* Set problem: Find the string "origin" in the data, then copy every line where it is found.

────────────────

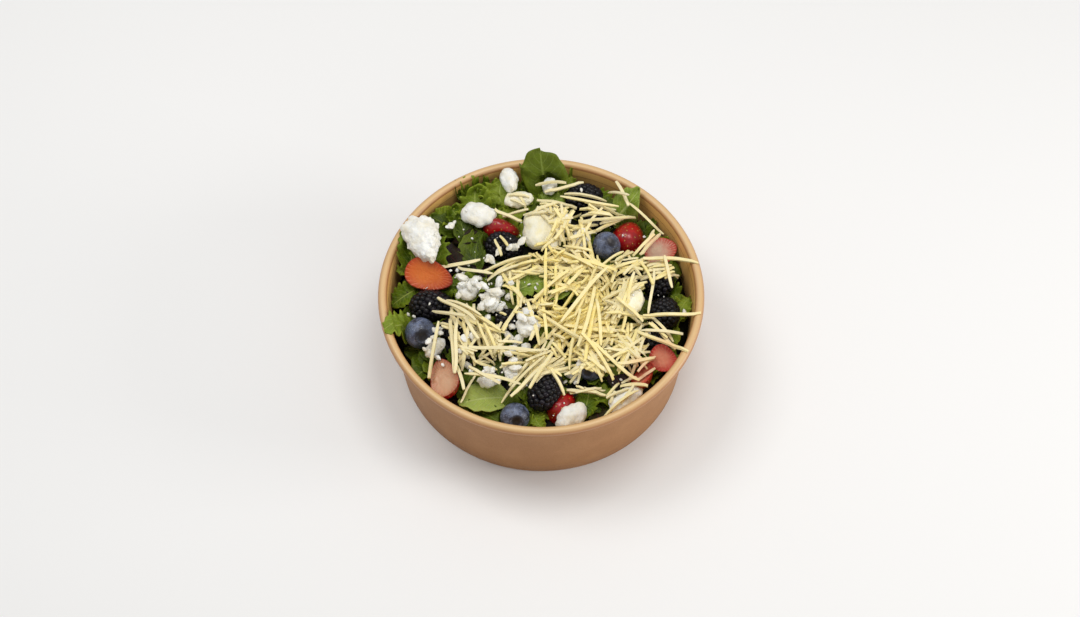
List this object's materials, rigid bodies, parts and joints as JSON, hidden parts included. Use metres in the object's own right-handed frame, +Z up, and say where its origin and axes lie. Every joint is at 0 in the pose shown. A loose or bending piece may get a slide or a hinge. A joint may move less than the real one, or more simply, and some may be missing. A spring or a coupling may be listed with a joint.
{
  "type": "bowl of berry feta salad",
  "caption": "Mixed leaf salad with bramble berries, blueberries, cut strawberries, crumbled feta and shredded cheese, heaped in a round rolled-rim paper take-away bowl.",
  "frame": {"origin": "middle of the bowl's foot, at the height of the table", "axes": "+Z up, +X to the right of someone who looks at the side shown, +Y away from them"},
  "size_m": [0.165, 0.165, 0.0722],
  "materials": {
    "kraft_paper": "brown kraft board with a satin lining",
    "leaf": null,
    "shredded_cheese": null,
    "bramble": null,
    "blueberry": null,
    "strawberry": null,
    "feta": null
  },
  "bodies": {
    "root": {"bowl": "kraft_paper", "salad_leaves": "leaf", "cheese_shreds": "shredded_cheese", "bramble_1": "bramble", "bramble_2": "bramble", "bramble_3": "bramble", "bramble_4": "bramble", "bramble_5": "bramble", "bramble_6": "bramble", "bramble_7": "bramble", "bramble_8": "bramble", "bramble_9": "bramble", "bramble_10": "bramble", "bramble_11": "bramble", "bramble_12": "bramble", "blueberry_1": "blueberry", "blueberry_2": "blueberry", "blueberry_3": "blueberry", "blueberry_4": "blueberry", "strawberry_1": "strawberry", "strawberry_2": "strawberry", "strawberry_3": "strawberry", "strawberry_4": "strawberry", "strawberry_5": "strawberry", "strawberry_6": "strawberry", "strawberry_7": "strawberry", "strawberry_8": "strawberry", "feta_1": "feta", "feta_2": "feta", "feta_3": "feta", "feta_4": "feta", "feta_5": "feta", "feta_6": "feta", "feta_7": "feta", "feta_8": "feta", "feta_9": "feta", "feta_10": "feta", "feta_11": "feta", "feta_12": "feta", "feta_13": "feta", "feta_14": "feta", "feta_15": "feta", "feta_16": "feta", "feta_17": "feta"}
  },
  "joints": []
}
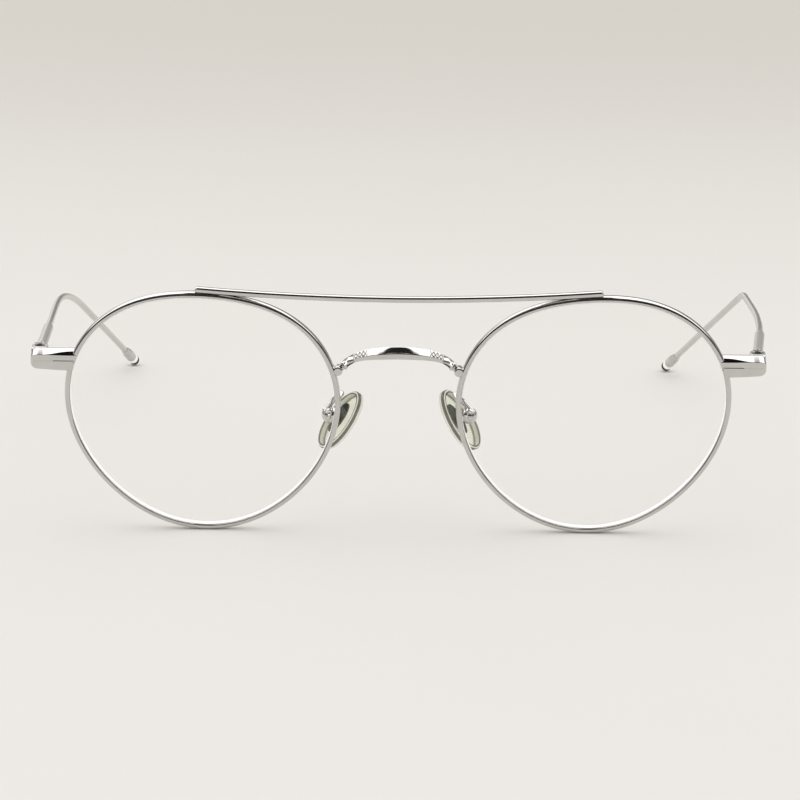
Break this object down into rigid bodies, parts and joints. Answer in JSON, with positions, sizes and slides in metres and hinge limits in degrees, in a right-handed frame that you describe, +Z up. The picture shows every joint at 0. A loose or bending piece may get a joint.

────────────────

* Complete response:
List this object's materials, rigid bodies, parts and joints as JSON, hidden parts included. Use metres in the object's own right-handed frame, +Z up, and say where its origin and axes lie. Every joint is at 0 in the pose shown. A loose or bending piece may get a slide or a hinge. A joint may move less than the real one, or more simply, and some may be missing. A spring or a coupling may be listed with a joint.
  "frame": {"origin": "middle of the bowl's foot, at the height of the table", "axes": "+Z up, +X to the right of someone who looks at the side shown, +Y away from them"},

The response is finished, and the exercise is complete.